In his first public statement since the September shooting, the 34-year-old man apologized to the Johnson family.

"I'm standing before you today because I took the life of a dedicated public servant, a husband, a father," Walker said, between tears. "I would gladly trade my life for Officer Johnson's, but there's nothing I can do to bring him back."

This, Kouris said, is a void no punishment can fill.

"There are no winners here today," Kouris said. "Sgt. Johnson is still not going to come home tomorrow."

After court adjourned Tuesday, the fallen officer's father, Randy Johnson, told a crowd of television cameras and reporters that this was the outcome he believed his son would have wanted.

"We're grateful for this resolution because it was a quick resolution. If the courts were different and it wouldn't take forever to pursue, possibly, the death penalty, we would have considered that. But this is the very best scenario — that we can be done and we can now move forward and celebrate Derek's life," the father said. "There's a finality in this that was very difficult to deal with, but there's also comfort that comes."

Derek Johnson — the father of a 7-year-old son — has been described as loving, dedicated, infectiously cheerful, ambitious, courageous and heroic.

He was in a marked Draper City police vehicle about 6 a.m. on Sept. 1, when he noticed a man standing outside of his stopped Volvo near 13200 S. Fort St.

It was Walker.

According to court documents, Walker had stopped the car because he ran out of gas and the passenger-side front tire had gone flat from driving over a curb, a stop sign, a large rock and then through a fence at 13800 S. 933 East.

He kept driving a few blocks to the area of 13200 South before he encountered Johnson.

When the young officer pulled up near the Volvo to see if he could help, Walker allegedly shot Johnson, launching a bullet through the open front passenger-side window of Johnson's police car.

Johnson was hit in the chest. He tried to drive northbound to safety, but Walker, who was allegedly under the influence of methamphetamine at the time, fired at least three more shots, which struck Johnson's vehicle.

Johnson, 32, died a short time later.

"Derek was trying to help you that morning," said the officer's mother, Laura Johnson, her voice cracking with grief. "Instead you gunned him down."

Walker then turned the gun on his girlfriend, Traci Vaillancourt — who was charged with two counts of second-degree felony obstructing justice for allegedly lying to investigators about what happened on that day — before shooting himself in the jaw in a failed suicide bid.
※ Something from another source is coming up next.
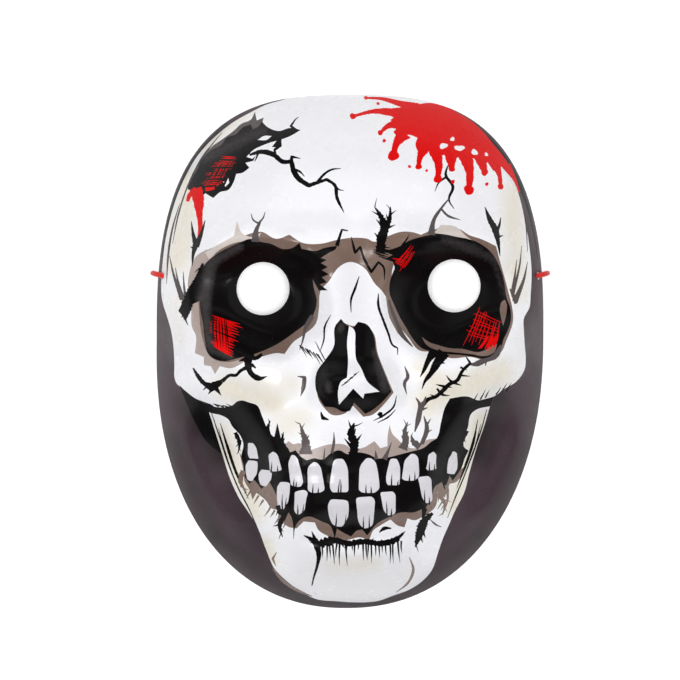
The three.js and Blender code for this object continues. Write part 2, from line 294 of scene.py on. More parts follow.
def wall_middle_at(side, height):
    """Where the middle of the side wall lies at a height, on the cord holes' row."""
    reach = wall_reach(CORD_HOLE_Y, height)
    return np.array([side * (reach - WALL / 2) + lean_at(CORD_HOLE_Y), CORD_HOLE_Y, height])


def edge_loop(side):
    """The way out of the mask at a temple, and a function from an angle to the loop's place there."""
    hole = wall_middle_at(side, arch_rise + EDGE_STRIP)
    outset = abs(wall_middle_at(side, arch_rise)[0] - hole[0]) / 2
    radius = (loop_height ** 2 + outset ** 2) / (2 * loop_height)
    turn = math.radians(LOOP_TURN)
    outwards = np.array([side * math.cos(turn), math.sin(turn), 0])
    up = np.array([0, 0, 1])
    middle = hole + outwards * outset + up * (radius - loop_height)

    def at(degrees):
        angle = math.radians(degrees)
        return middle + outwards * radius * math.cos(angle) + up * radius * math.sin(angle)

    return outwards, at


def blend(t, start, leave, end, reach, pull=1):
    """A smooth step from start to end, which leaves and reaches them in the given ways."""
    return (
        (2 * t ** 3 - 3 * t ** 2 + 1) * start + (t ** 3 - 2 * t ** 2 + t) * leave * pull
        + (3 * t ** 2 - 2 * t ** 3) * end + (t ** 3 - t ** 2) * reach * pull
    )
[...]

For the first several months of Walker's court proceedings, he was unable to speak to his lawyers or the judge, as his mouth was wired shut post-surgery.

Defense attorney Denise Porter told the court Tuesday that once Walker was able to speak again, one of the first things he told her was that he wanted "to take responsibility for his conduct."

The officer's widow, Shante Johnson, told Walker between sobs that it was the "only thing" he could do.

"I'm grateful today that you've done the only thing that is right. It's the only thing you can do," Shante Johnson told Walker, sobbing. "I hope you take what's left of your life and do something with it."

As Johnson's family exited the courtroom in tears, their arms finding each other in the cramped hallway of the West Jordan courthouse, Walker's family hurried past.

His mother, who declined to speak to the media, cried, "I still love him," as she walked by.

"There are no winners in these cases," Deputy Salt Lake County District Attorney Vince Meister said. "The family's lost, everybody's lost. There are no winners."

Johnson's family and supporters donned black and blue ribbons to honor the fallen officer, shield pins to show their support of and by the Draper Police Department and American flag-patterned ties.

Darin Johnson, strung Buddhist mala beads around his neck as a symbol of peace and remembrance. Along the strand, he added pieces of aquamarine — his deceased brother's birth stone.

"My brother, my best friend, my mentor, my hero, was taken from me," he said in court.

Walker's girlfriend, Vaillancourt, 35, remains in the Salt Lake County Jail, where she is completing a drug treatment program. She has a scheduling hearing set for Tuesday before Kouris.